雪に覆われ白く見えるところは森がほとんどないため積雪がはっきり見え、青く見えるところは森に覆われているため積雪が見えないので、そのように映ります。
この白と青の境界線がいわゆる「森林限界」となります。
雪のない夏の時期であれば緑が消え赤茶けた溶岩に覆われた山肌に変わるところです。
今回はこの富士山の森林限界そして、樹木限界をテーマに学んでいきます。
亜高山性針葉樹林の上限、富士山でいえば標高2400m付近は一般に森林限界とよばれ、景観の変化が著しくなります。それまで森に覆われていた空がひらけ、視界が良好となり低木帯や草原、または岩場や砂礫地に変わるところです。

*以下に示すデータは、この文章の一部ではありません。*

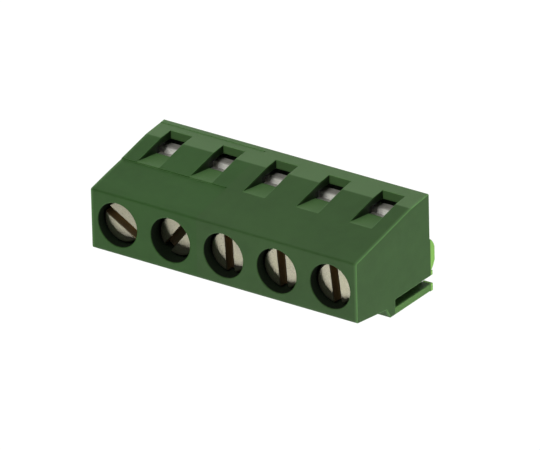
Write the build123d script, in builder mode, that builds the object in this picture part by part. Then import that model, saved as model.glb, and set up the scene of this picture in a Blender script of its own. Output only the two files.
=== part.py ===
from build123d import *
import os

# Five-way screw terminal block for a printed circuit board.
#
# Two moulded housings, a three-way and a two-way one, are slid together side by side.
# Each way holds one rising-cage clamp: a slotted screw, a folded cage that the screw lifts,
# and a bent contact strip whose tongue runs through the cage and whose pin is soldered.
#
# The frame is the one of the circuit board: +Z points away from the board, the board face
# is z = 0, the solder pins are in line along X at y = 0, and the origin is the centre pin.
# The wires enter from the front, which is -Y. All sizes are in millimetres.

os.makedirs("parts", exist_ok=True)

# Ways
pitch = 5.0
three_way_count = 3
two_way_count = 2
first_way_x = -2 * pitch

# Room round the moving and fitted pieces
side_clearance = 0.07
end_clearance = 0.1
fit_clearance = 0.05

# Cage that lifts the wire
end_wall = 0.33
cage_sheet = 0.6
cage_bend_radius = 0.3
cage_travel = 1.3
lip_foot_gap = 0.05
rest_lift = 0.6
thread_diameter = 3.0
thread_rear_edge = 0.35
thread_front_edge = 0.8
lip_reach = 0.79
lip_drop = 0.35
lip_inset = 0.25
lip_corner_radius = 0.45
seam_width = 0.15
seam_inset = 0.23

# Contact strip and solder pin
strip_thickness = 0.8
strip_side_gap = 0.2
strip_bend_radius = 0.2
closing_gap = 0.07
roof_gap = 0.08
nose_height = 0.41
nose_setback = 0.04
pin_diameter = 0.8
pin_length = 2.9
pin_chamfer = 0.2
leg_foot_gap = 0.1

# Screw and its well
well_diameter = 3.75
head_clearance = 0.15
head_height = 1.45
head_chamfer = 0.16
thread_clearance = 0.05
shoulder_clearance = 0.2
shoulder_thickness = 1.2
head_seat_gap = 0.16
tip_gap = 0.09
tip_chamfer = 0.45
slot_width = 0.7
slot_depth = 0.75
head_recesses = (0.76, 0.79, 0.84, 1.06, 0.71)
slot_angles = (97.0, 95.0, 93.0, 51.0, 150.0)

# Housing outline, seen from the end
stand_off = 0.65
well_margin = 0.675
slope_break_height = 2.42
slope_break_inset = 0.25
rear_wall = 1.17
rear_foot_height = 5.4
rear_ledge_height = 5.94
rear_ledge_depth = 0.87
long_edge_radius = 0.18
end_edge_radius = 0.1

# Set-back upper slope and base band of the two-way housing
set_back_depth = 0.12
set_back_height = 9.25
band_height = 0.42
band_depth = 0.06

# Wire window in the front
window_width = 2.1
sill_height = 1.1
sill_thickness = 0.73
ledge_thickness = 0.2
lip_gap = 0.51
nose_gap = 0.02
hood_thickness = 0.72
hood_wall = 0.4
recess_height = 5.7

# Interlock between neighbouring housings
groove_strip = 0.62
groove_width = 0.72
groove_depth = 0.8
groove_height = 4.8
groove_undercut = 0.16
rib_length = 0.7

# Feet that hold the underside off the board
foot_chord = 2.86
foot_flat_cut = 0.1
foot_setback = 1.67
pad_width = 1.2
pad_depth = 0.35
pad_front_inset = 0.45
nub_height = 0.33
nub_depth = 0.38

# Heights that follow, from the board up. The cages are modelled part of the way up
underside_z = stand_off
ledge_z = underside_z + ledge_thickness
open_floor_z = ledge_z + lip_foot_gap + lip_drop + cage_sheet
tongue_z = open_floor_z + cage_travel + closing_gap
tongue_top_z = tongue_z + strip_thickness
open_top_z = tongue_top_z + roof_gap + 2 * cage_sheet
chamber_top_z = open_top_z + cage_travel + end_clearance
cage_floor_z = open_floor_z + rest_lift
cage_bottom_z = cage_floor_z - cage_sheet
cage_top_z = open_top_z + rest_lift
cage_roof_z = cage_top_z - 2 * cage_sheet
shoulder_z = chamber_top_z + shoulder_thickness
top_z = shoulder_z + head_seat_gap + head_height + max(head_recesses)
break_z = underside_z + slope_break_height
sill_z = underside_z + sill_height
nose_top_z = tongue_z + nose_height
hood_z = nose_top_z + nose_gap
recess_z = underside_z + recess_height

# Places that follow along Y, from the pins at 0
leg_half = strip_thickness / 2
rear_y = leg_half + rear_wall
cage_rear_y = -leg_half - end_clearance
screw_y = cage_rear_y - thread_rear_edge - thread_diameter / 2
cage_front_y = screw_y - thread_diameter / 2 - thread_front_edge
chamber_front_y = cage_front_y - end_clearance
hood_y = chamber_front_y - hood_thickness
sill_inner_y = cage_front_y - lip_reach - lip_gap
sill_front_y = sill_inner_y - sill_thickness
front_y = sill_front_y - slope_break_inset * (sill_z - underside_z) / slope_break_height
break_y = front_y + slope_break_inset
top_half = well_diameter / 2 + well_margin
top_front_y = screw_y - top_half
top_rear_y = screw_y + top_half
slope_run = (top_front_y - break_y) / (top_z - break_z)
nose_front_y = hood_y + nose_setback
pocket_front_y = hood_y + hood_wall
tongue_front_y = pocket_front_y + fit_clearance
groove_outer_y = rear_y - groove_strip
groove_inner_y = groove_outer_y - groove_width

# Widths and diameters that follow
chamber_width = pitch - 2 * end_wall
cage_width = chamber_width - 2 * side_clearance
lip_width = cage_width - 2 * lip_inset
strip_width = cage_width - 2 * cage_sheet - 2 * strip_side_gap
strip_slot_width = strip_width + 2 * fit_clearance
head_diameter = well_diameter - 2 * head_clearance
shank_diameter = thread_diameter - 2 * thread_clearance
shank_length = shoulder_z + head_seat_gap - tongue_top_z - tip_gap
nose_width = window_width - 2 * fit_clearance


def slope_y(z):
    """Front slope of the housing at a height."""
    return top_front_y - (top_z - z) * slope_run


def lower_front_y(z):
    """Lower facet of the front, between the board side and the slope break."""
    return front_y + slope_break_inset * (z - underside_z) / slope_break_height


recess_y = slope_y(recess_z)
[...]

森林限界の定義としては「連続的に続く樹林が次第に樹高を下げ、一定の樹高になるところ」といわれ、その樹高は3mだったり5mだったり学者らによっても異なるようです。
そしてさらに上部の不連続な群落の中で立ち木状態が保てなくなる限界を「高木限界」、種としての生育が困難になる限界を「樹木限界」とよんでいます。
富士山の西斜面、剣ヶ峰大沢の右岸一体は概ね2800mで森林限界を迎え、2900mで樹木限界に辿り着きます。
この森林限界以上の様相は闘争帯などと呼ばれ植物にとって厳しい環境との闘いの場となります。また森林帯から高山草原への移行帯でもあります。
富士山では噴火の影響もあり森林限界の高さには場所によってかなりの差があります。
最も高い場所は前述した通り、富士山西斜面の2800m、低い場所は、1707年の宝永の大噴火の影響が残る、御殿場口から須走口にかけての南東斜面で1300mとなります。また富士山の森林限界の理論値は2930mといわれているため、現在の最も高い森林でも限界には達していないことになります。
南斜面の森林は100年で100m登ったともいわれており、今後噴火などの影響がなければ剣ヶ峰大沢右岸の森林は、あと百数十年でその限界値に達する可能があります。
現在の富士山は標高2400mの富士宮口や富士スバルライン口などの5合目周辺が平均的な森林限界となっていますが、富士山の森林(植物)が100年で100m登山するとなれば、あと500年で富士山もおおむね森林に覆われた山となります。
そうなれば富士山の植生や生息する動物もおおいに変化していることでしょう。